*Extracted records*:

════════════════════

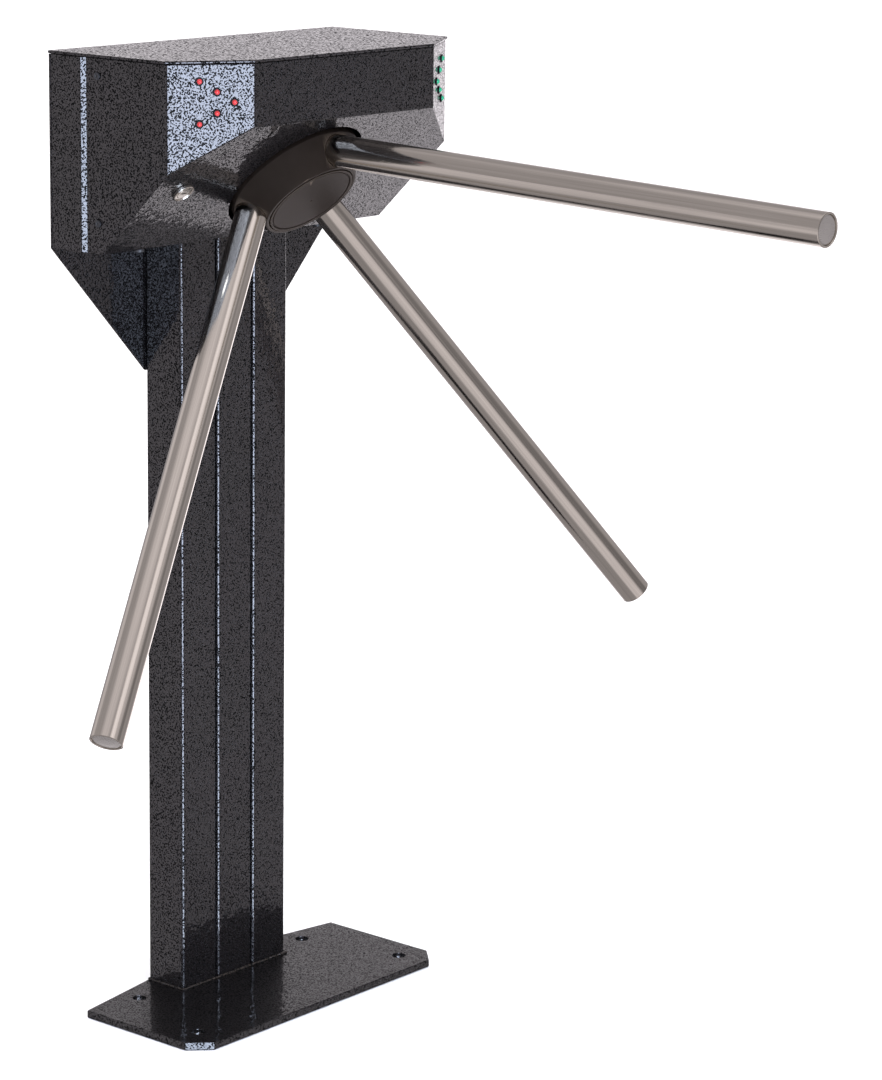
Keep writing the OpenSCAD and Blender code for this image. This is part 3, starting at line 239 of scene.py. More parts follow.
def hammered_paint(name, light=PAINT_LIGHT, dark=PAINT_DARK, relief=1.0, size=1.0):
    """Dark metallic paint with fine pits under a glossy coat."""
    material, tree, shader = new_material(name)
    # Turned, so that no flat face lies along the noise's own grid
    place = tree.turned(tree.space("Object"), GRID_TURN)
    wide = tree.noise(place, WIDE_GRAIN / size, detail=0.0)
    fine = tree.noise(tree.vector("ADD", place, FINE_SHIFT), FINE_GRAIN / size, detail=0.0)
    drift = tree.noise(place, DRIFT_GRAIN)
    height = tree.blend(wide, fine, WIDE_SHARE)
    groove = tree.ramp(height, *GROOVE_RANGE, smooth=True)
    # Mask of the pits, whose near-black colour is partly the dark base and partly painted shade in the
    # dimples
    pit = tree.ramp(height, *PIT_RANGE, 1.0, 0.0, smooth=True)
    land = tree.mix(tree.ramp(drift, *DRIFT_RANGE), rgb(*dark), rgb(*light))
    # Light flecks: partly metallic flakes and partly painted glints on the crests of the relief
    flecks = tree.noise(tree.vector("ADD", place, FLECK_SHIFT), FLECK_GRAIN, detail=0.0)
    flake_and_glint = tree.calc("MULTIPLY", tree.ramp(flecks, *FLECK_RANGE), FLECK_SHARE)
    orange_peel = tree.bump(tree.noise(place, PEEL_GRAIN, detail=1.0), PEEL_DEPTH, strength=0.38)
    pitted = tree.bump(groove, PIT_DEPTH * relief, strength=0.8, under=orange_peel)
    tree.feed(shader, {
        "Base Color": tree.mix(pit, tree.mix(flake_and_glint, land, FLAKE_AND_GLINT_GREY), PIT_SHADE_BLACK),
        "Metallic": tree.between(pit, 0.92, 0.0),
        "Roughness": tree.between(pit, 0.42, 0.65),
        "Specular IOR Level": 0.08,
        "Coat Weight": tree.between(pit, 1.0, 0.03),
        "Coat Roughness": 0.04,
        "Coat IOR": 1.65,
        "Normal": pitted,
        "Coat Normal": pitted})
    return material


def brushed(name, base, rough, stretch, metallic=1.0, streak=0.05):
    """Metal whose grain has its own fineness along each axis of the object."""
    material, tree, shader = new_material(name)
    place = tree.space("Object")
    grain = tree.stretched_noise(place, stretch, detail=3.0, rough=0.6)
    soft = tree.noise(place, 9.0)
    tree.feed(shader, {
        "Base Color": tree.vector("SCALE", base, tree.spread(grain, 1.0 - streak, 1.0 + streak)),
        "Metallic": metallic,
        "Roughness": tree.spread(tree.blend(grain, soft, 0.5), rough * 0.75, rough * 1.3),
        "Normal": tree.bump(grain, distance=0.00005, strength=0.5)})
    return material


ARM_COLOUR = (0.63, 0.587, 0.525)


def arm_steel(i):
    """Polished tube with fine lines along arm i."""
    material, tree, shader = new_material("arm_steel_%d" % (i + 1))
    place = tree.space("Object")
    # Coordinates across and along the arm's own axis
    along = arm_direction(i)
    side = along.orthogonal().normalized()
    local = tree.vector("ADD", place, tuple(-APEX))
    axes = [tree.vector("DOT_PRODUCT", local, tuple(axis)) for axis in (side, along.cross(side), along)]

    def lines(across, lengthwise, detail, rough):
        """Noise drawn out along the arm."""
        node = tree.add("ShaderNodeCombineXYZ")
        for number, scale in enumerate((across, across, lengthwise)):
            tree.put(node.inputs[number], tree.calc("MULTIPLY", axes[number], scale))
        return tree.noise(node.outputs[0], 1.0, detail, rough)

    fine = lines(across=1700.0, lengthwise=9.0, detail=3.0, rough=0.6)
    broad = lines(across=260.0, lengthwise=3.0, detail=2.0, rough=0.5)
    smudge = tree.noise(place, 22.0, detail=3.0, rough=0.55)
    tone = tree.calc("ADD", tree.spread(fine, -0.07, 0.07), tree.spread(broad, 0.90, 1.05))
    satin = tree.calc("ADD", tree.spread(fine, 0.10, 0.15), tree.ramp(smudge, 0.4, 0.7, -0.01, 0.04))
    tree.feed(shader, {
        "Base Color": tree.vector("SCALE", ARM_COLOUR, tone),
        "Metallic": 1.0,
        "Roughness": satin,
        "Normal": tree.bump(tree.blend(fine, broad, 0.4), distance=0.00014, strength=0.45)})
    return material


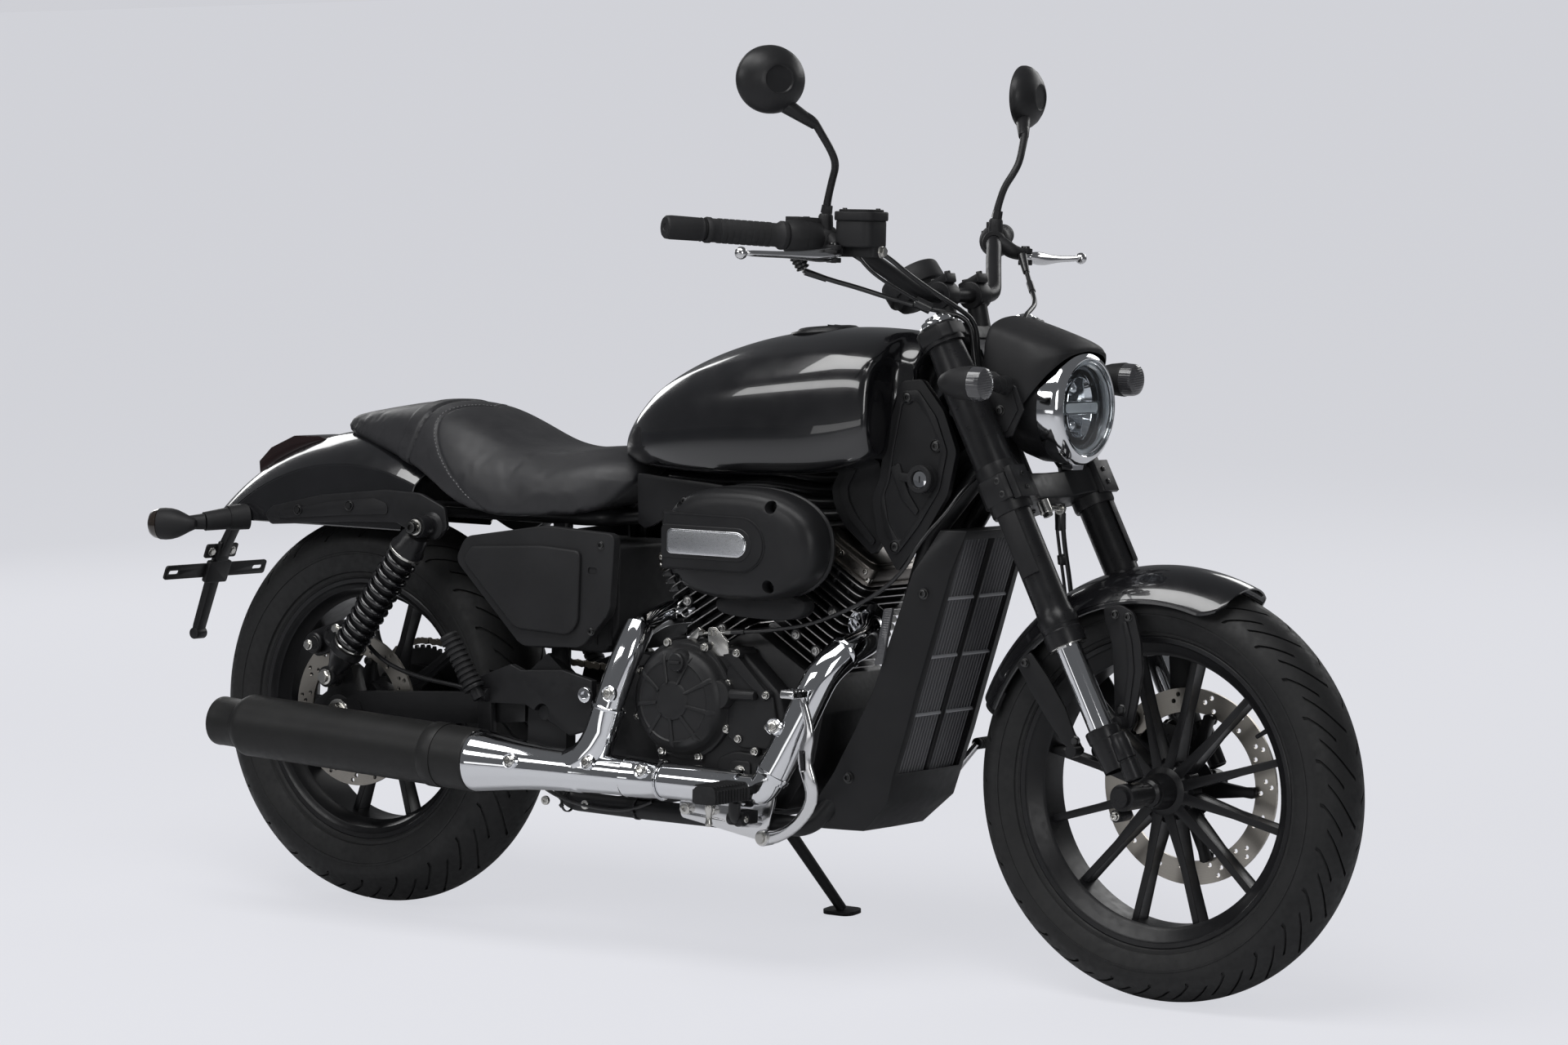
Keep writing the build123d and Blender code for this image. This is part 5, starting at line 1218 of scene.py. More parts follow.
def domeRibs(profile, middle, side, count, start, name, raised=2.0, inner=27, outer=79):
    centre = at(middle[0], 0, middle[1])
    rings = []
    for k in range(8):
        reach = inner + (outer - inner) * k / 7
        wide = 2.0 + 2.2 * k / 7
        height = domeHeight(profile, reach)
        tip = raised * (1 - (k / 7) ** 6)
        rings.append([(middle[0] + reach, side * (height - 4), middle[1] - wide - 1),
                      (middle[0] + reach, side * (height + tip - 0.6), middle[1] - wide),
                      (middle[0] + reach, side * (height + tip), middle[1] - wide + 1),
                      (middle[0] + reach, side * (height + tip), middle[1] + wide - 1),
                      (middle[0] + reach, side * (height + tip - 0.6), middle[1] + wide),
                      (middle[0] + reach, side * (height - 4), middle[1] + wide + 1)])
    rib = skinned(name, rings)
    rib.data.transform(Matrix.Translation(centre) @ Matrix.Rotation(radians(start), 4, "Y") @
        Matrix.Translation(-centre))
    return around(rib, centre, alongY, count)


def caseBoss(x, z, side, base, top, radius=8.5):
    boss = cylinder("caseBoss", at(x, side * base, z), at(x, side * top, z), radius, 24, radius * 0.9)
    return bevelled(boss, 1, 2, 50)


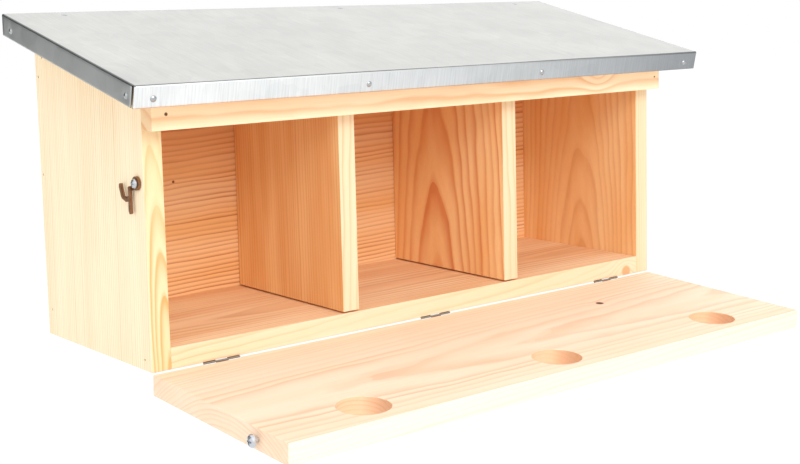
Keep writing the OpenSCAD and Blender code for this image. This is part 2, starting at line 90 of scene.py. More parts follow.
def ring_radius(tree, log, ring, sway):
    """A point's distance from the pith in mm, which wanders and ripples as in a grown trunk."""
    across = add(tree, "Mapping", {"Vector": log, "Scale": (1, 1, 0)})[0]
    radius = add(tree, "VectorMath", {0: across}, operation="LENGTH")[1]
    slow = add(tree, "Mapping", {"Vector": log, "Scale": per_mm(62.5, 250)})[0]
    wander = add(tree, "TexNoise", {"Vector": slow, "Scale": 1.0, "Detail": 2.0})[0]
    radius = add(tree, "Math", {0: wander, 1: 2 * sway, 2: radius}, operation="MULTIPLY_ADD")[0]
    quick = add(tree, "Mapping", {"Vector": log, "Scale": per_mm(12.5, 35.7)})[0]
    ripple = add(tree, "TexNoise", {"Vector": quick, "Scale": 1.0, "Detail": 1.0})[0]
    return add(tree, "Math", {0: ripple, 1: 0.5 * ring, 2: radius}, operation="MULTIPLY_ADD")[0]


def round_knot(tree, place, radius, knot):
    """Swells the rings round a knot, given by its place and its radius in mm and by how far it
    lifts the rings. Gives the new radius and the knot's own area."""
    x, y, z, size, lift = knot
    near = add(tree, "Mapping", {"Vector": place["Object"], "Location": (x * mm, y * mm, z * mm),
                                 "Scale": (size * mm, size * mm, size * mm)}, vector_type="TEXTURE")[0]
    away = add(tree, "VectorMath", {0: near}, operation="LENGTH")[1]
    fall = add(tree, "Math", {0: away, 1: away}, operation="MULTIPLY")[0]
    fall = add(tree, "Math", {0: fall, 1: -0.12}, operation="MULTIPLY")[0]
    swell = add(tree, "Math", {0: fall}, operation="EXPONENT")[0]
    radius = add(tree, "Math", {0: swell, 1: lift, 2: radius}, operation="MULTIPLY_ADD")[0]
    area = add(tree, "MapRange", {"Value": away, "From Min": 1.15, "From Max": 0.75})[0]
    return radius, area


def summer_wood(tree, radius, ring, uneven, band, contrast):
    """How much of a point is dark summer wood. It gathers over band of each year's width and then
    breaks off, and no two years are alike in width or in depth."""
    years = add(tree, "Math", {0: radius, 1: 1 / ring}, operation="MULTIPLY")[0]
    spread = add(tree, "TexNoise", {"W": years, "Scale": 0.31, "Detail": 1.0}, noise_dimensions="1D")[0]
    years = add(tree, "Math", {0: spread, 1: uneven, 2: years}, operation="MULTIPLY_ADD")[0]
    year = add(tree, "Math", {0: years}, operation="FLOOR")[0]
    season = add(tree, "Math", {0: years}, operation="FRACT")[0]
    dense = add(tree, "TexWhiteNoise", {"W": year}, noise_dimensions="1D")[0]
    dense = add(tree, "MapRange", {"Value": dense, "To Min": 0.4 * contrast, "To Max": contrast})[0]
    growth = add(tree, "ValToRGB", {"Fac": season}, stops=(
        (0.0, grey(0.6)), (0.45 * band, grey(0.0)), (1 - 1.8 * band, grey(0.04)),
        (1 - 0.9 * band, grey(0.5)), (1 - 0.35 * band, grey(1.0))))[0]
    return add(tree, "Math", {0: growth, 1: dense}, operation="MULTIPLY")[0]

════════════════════

*Your instructions*: From the entries above, pull out each line that includes "scene".

*Final answer*:
Keep writing the OpenSCAD and Blender code for this image. This is part 3, starting at line 239 of scene.py. More parts follow.
Keep writing the build123d and Blender code for this image. This is part 5, starting at line 1218 of scene.py. More parts follow.
Keep writing the OpenSCAD and Blender code for this image. This is part 2, starting at line 90 of scene.py. More parts follow.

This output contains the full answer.